The concept of parents lending money to their children to help with a property purchase has been around for a long time, however not without the potential pitfalls associated with unsecured lending which can be significant. Our innovative P2C™ product: a combined credit and wealth management product is designed to assist young Australians onto the property ladder and protect families with intergenerational wealth transfer.

The P2C™ wealth product enables parents to assist their children with a property purchase without providing onerous bank guarantees which place the parents’ assistance and wealth in the grip of lenders during a default.

Young adults are living at home longer, finding it harder and costlier than ever to get onto the property ladder. With median house prices increasing nationally and to more than $1 million in Sydney it is harder than ever to afford a starter home – without the assistance of family.

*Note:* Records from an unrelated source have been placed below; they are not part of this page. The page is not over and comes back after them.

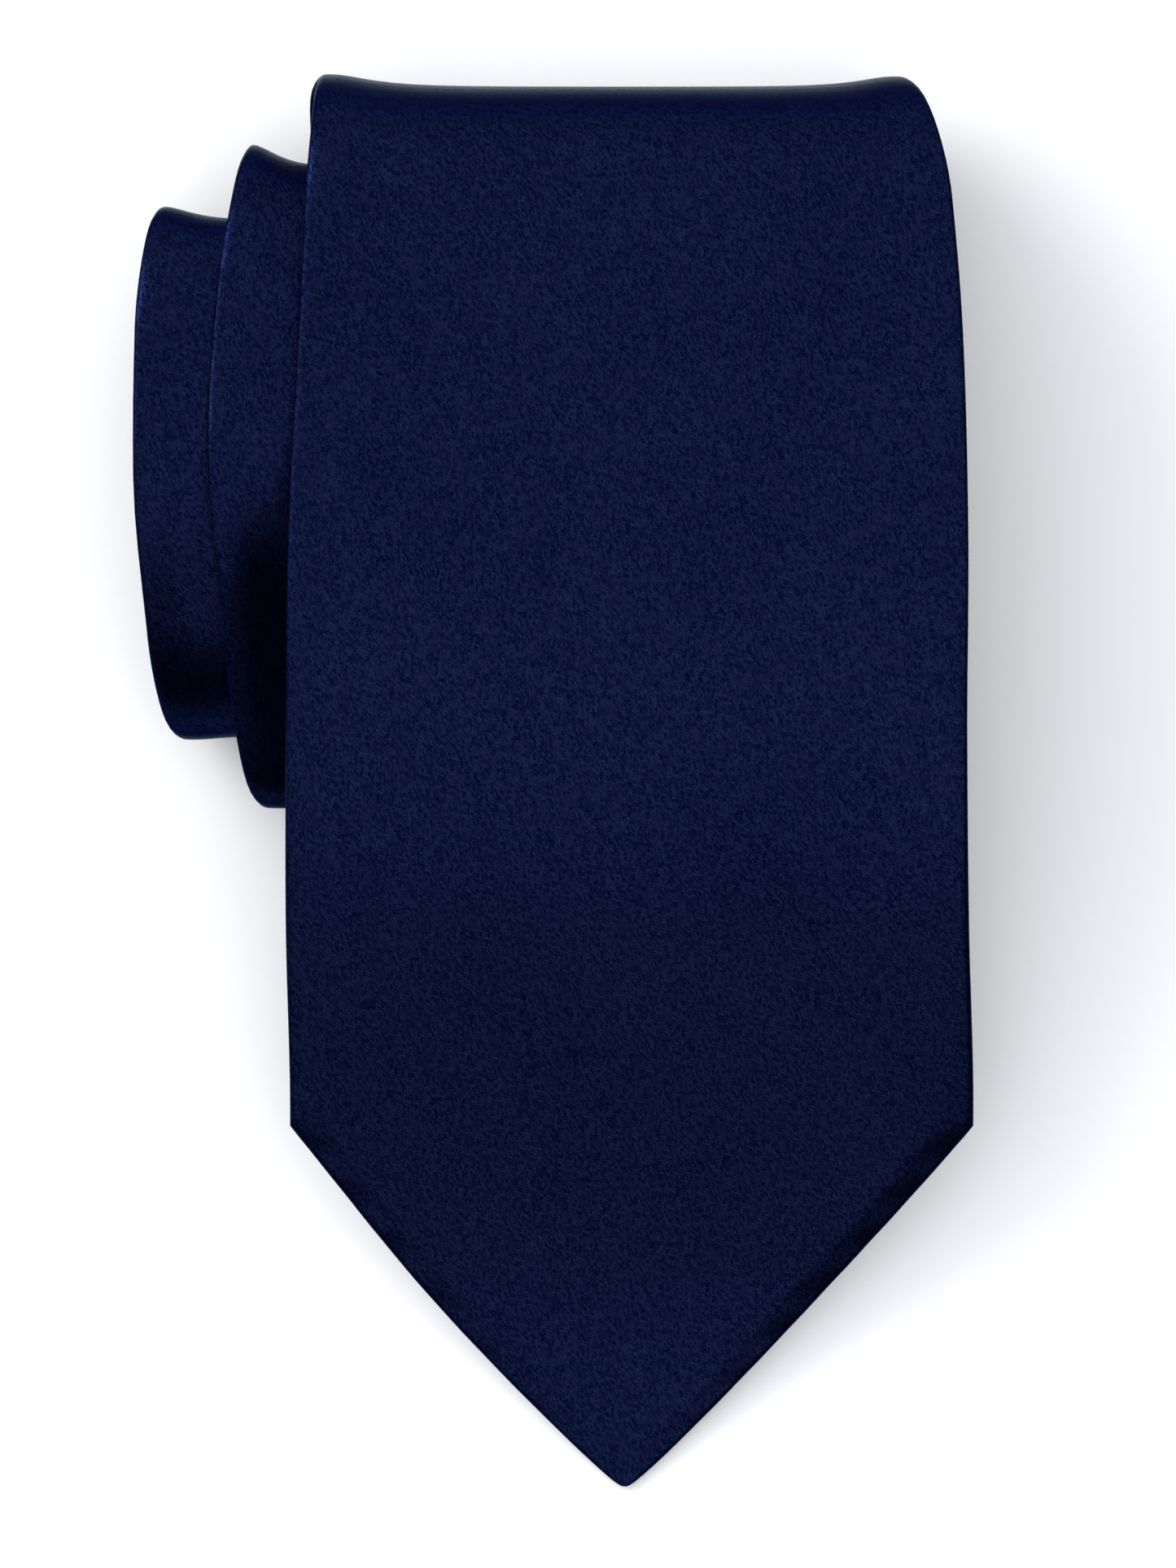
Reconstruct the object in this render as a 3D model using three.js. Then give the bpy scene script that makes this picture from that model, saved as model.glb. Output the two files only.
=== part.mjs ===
// A rolled necktie, in millimetres. The wide front blade lies over a flattened roll: a loose outer turn
// and a wound core that is stepped out to the left. +X runs across the blade, +Y from the blade's tip
// towards the far fold of the roll, and +Z up from the surface that the roll lies on.
//
// Every piece is placed by three distances: s along the tie from the blade's tip, u across it from its
// middle, and w through it, where w is positive on the good side of the cloth.
import * as THREE from "three";

// The tie as it was cut and sewn.
const tieLength = 1480;
const bladeWidth = 85;
const bladePoint = 48; // from the blade's tip to its shoulders
const bladeTaperStart = 120;
const neckWidth = 33;
const neckStart = 820;
const neckEnd = 1030;
const tailWidth = 45;
const tailPoint = 24;
const bluntTip = 1.6; // half of the width that a sewn point ends in

// Cloth thicknesses.
const shellWall = 0.22;
const interliningThickness = 0.6;
const clothGap = 0.1; // between two cloths that lie on each other
const tippingThickness = 0.14;
const labelThickness = 0.25;
const threadThickness = 0.18;

// Where the tie's pieces end, measured from the blade's tip.
const neckSeam = 650;
const tailSeam = 1060;
const seamGap = 0.7; // room for the thread between two joined shells
const tackFromTip = 112; // the bar tack that closes the back of the blade
const tailTackFromTip = 58; // the same on the tail, from the tail's own tip
const hemWidth = 9; // cloth turned in behind the blade's point
const slitWidth = 1.2; // between the two back flaps, where the slip stitch runs
const edgeClearance = 0.3; // beside the tipping, and at the cuts between moving bodies
const hemInset = 3; // the interlining stops this far inside a sewn point

// The lie of the roll. Places along Y are measured from the near end of the outer turn.
const tipReach = 85.5; // how far the blade's tip lies past the near end
const outerLength = 89;
const secondFarStep = 10; // from the outer turn's far fold back to the second turn's
const secondNearStep = 8.6;
const coreFarStep = 6.5; // from the second turn's far fold back to the core's
const coreNearStep = 2.2;
const outerFoldDepth = 14; // how far along Y the outer turn's far fold curves
const nearFoldDepth = 13;
const secondFoldDepth = 12.5;
const layerGap = 0.16; // between wound layers
const bladeRoom = 2.3; // under the blade, for its label and keeper
const secondRoom = 0.3;
const coreEye = 1.3; // radius of the innermost fold
const foldSteps = 8;
const rampSteps = 6;
const rampStart = 12; // where the blade leaves the roll on its way down to the tip

// How far the tie has drifted to the left, at each half turn after the blade's far fold.
const drift = [
  [-1, 0],
  [0, -1.5],
  [1, -11.4],
  [1.5, -18],
  [2, -17.2],
  [3, -28.6],
  [3.5, -35.8],
  [4, -34.4],
];

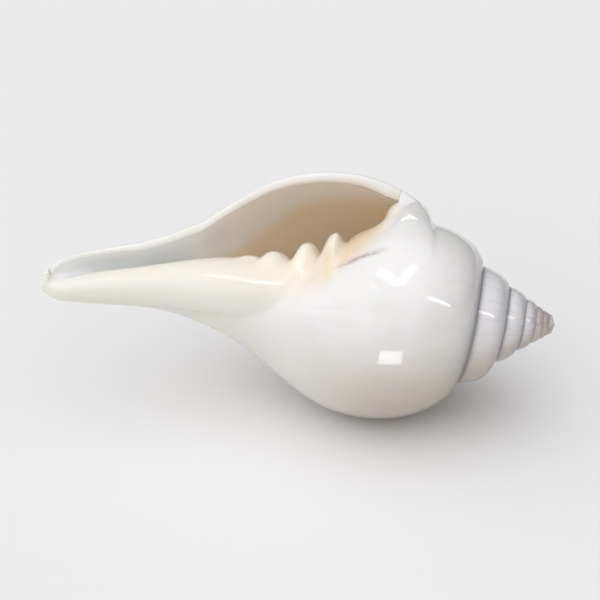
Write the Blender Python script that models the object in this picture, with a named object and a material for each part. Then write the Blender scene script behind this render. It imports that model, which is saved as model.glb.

The P2C™ product looks to address the affordability gap between house prices and median income multiples – now at a staggering five times income. The P2C™ product is an attempt to protect parents’ wealth when they do assist their children, and at the same time enable children to enter the housing market without the need for asking mum and dad to put their wealth at risk through bank guarantees, or further mortgages against the parental primary or other residences.

Wealth protection

The P2C™ product formalises the assistance process between parent and child, documenting the arrangement, registering a mortgage on the security property, and then independently managing the assistance for repayment to be in accordance with the agreed terms.

Parents have traditionally gifted monies to their child which can leave them exposed from an estate planning and wealth protection point of view, for example, in the event of a subsequent marital or deceased estate dispute. The P2C™ product is specifically designed to protect the parents’ “investment” from such instances without exposing their assets or credit file profile to any risks associated with their child running into difficulty with repayments. The parents, however, can still provide the much-needed assistance for their children with interest rates starting as low as 3.5 per cent per annum.

Avoid costly Lenders Mortgage Insurance

Parents are able to assist their child with the full purchase amount, or they can assist in part to make up the balance behind the child’s own loan, possibly saving their child tens of thousands of dollars in Lender’s Mortgage Insurance premium.